# INFORMATION SUPPLIED

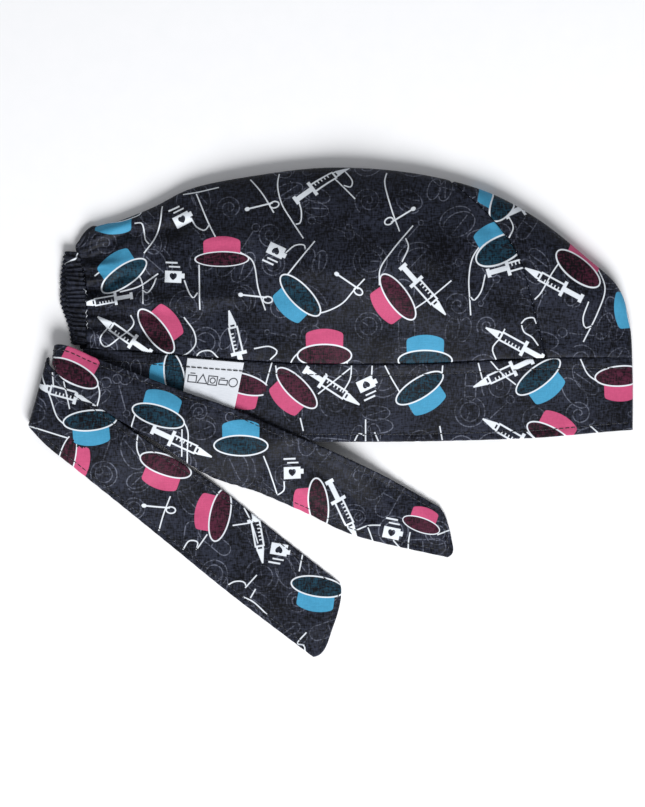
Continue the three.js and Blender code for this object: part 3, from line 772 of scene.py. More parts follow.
def folded_cloth(place, u, s, relief, shift=lambda u: 0 * u):
    """The outside of a sheet folded on the centre line, and its places on the flat cloth. place(u, q)
    is in plan, with q from 0 on the fold to 1 at the edge. On the flat cloth the right half keeps
    its plan, let out near the fold by what the rounding adds, and the left half goes on from there
    by the length of cloth."""
    u, s = u[:, None], s[None, :]
    q = np.abs(s)
    upper = s >= 0
    plan = place(u, q)
    x, y = plan[..., 0], plan[..., 1]
    distance = distance_to(fold_line, x, y)
    z = np.where(upper, upper_height(x, y, distance, relief(x, y)), lower_height(x, distance))
    face = np.stack([np.where(upper, x, x + shift(u) * smooth(q)), y, z], -1)
    out = place(u, 0 * u) - place(u, 0 * u + 1)
    out = out / np.linalg.norm(out, axis=-1, keepdims=True)
    step = np.linalg.norm(np.diff(face, axis=1), axis=2)
    plain = np.linalg.norm(np.diff(plan, axis=1), axis=2)
    near = smooth(2 - (distance[:, :-1] + distance[:, 1:]) / 12)
    right = upper[0, :-1]
    extra = np.where(right, (step - plain) * near, 0)
    let_out = np.insert(np.cumsum(extra[:, ::-1], axis=1)[:, ::-1], extra.shape[1], 0, axis=1)
    beyond = np.insert(
        np.cumsum(np.where(right, 0, step)[:, ::-1], axis=1)[:, ::-1], extra.shape[1], 0, axis=1
    )
    fold_plan = plan[:, s[0] == 0]
    start = np.where(upper[..., None], plan, fold_plan)
    flat = start + out * (let_out + beyond)[..., None]
    return face, flat


def over_fold(chart, line=fold_line, keep=22.0):
    """A chart with its left half: each figure further than that from the fold is repeated at its
    mirror place beyond the fold, in the other colour."""
    other = {"pink": "cyan", "cyan": "pink"}
    rows = list(chart)
    for row in chart:
        gap = np.hypot(line[:, 0] - row["x"], line[:, 1] - row["y"])
        if gap.min() > keep:
            x, y = 2 * line[gap.argmin()] - (row["x"], row["y"])
            figure = other.get(row["figure"], row["figure"])
            rows.append({**row, "figure": figure, "x": x, "y": y, "turn": row["turn"] + 150})
    return rows


def quads(number, facing):
    """Four-cornered faces between the rows and columns of a grid of point numbers. Facing is 1 where
    rows x columns points outwards, and -1 where it points inwards."""
    q = np.stack([number[:-1, :-1], number[1:, :-1], number[1:, 1:], number[:-1, 1:]], -1)
    return q.reshape(-1, 4)[:, ::facing]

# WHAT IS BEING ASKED
Find the lines with the string "from" and reproduce them.

# EXERCISE ANSWER
Continue the three.js and Blender code for this object: part 3, from line 772 of scene.py. More parts follow.
    is in plan, with q from 0 on the fold to 1 at the edge. On the flat cloth the right half keeps
    its plan, let out near the fold by what the rounding adds, and the left half goes on from there
    """A chart with its left half: each figure further than that from the fold is repeated at its